Isso nos faz lembrar a famosa lenda dos cegos que
tentam descrever um elefante. Cada um toca uma parte do corpo do elefante, a
perna, o rabo, a orelha, a tromba. Depois ficam discutindo entre si sobre como
realmente é um elefante. Não chegam a um consenso, cada um acredita ter razão sobre
os demais. Todos estão parcialmente certos, são verdades aparentemente
diferentes, todas úteis, mas nenhuma fiel. Não se trata do relativismo que nega
a existência de qualquer verdade, mas sim de uma verdade transcendente e
objetivamente inacessível, como o relógio fechado de Einstein.

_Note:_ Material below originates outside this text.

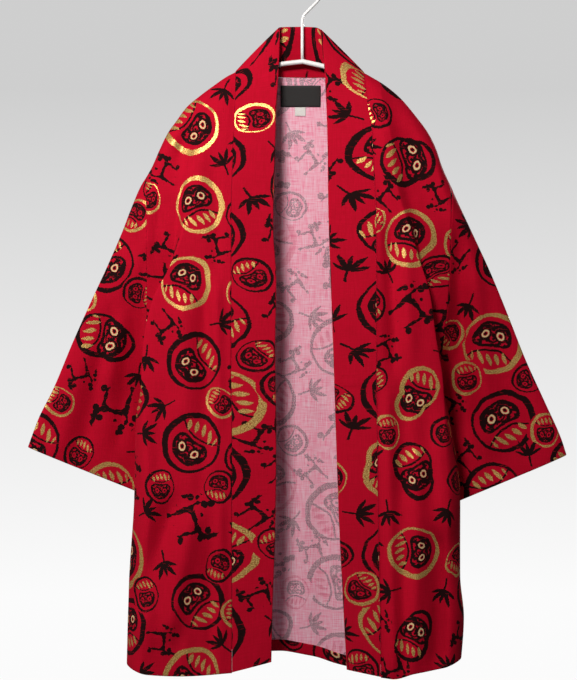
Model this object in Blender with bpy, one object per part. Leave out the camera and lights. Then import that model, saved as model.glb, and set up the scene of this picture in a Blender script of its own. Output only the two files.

É certo também que conforme a nossa organização
psíquica, aptidões e bagagem espiritual teremos mais afinidade com determinado
sistema de crença. Adquiramos cultura espiritualista, é bom e útil buscar e
conhecer as opções, mas, para usufruir realmente é preciso dedicação e
aprofundamento que pode levar uma vida o quê torna-se impossível se não
escolhermos uma senda e ficarmos apenas como abelhas curiosas que querem
possuir todas as flores do jardim, reflexo da ansiedade e utilitarismo de uma
sociedade materialista.
Espero que estas palavras ajudem na busca de novos
insights, ao invés de permanecermos como moscas batendo contra o vidro. Que
possamos encontrar o caminho de volta para nós mesmos.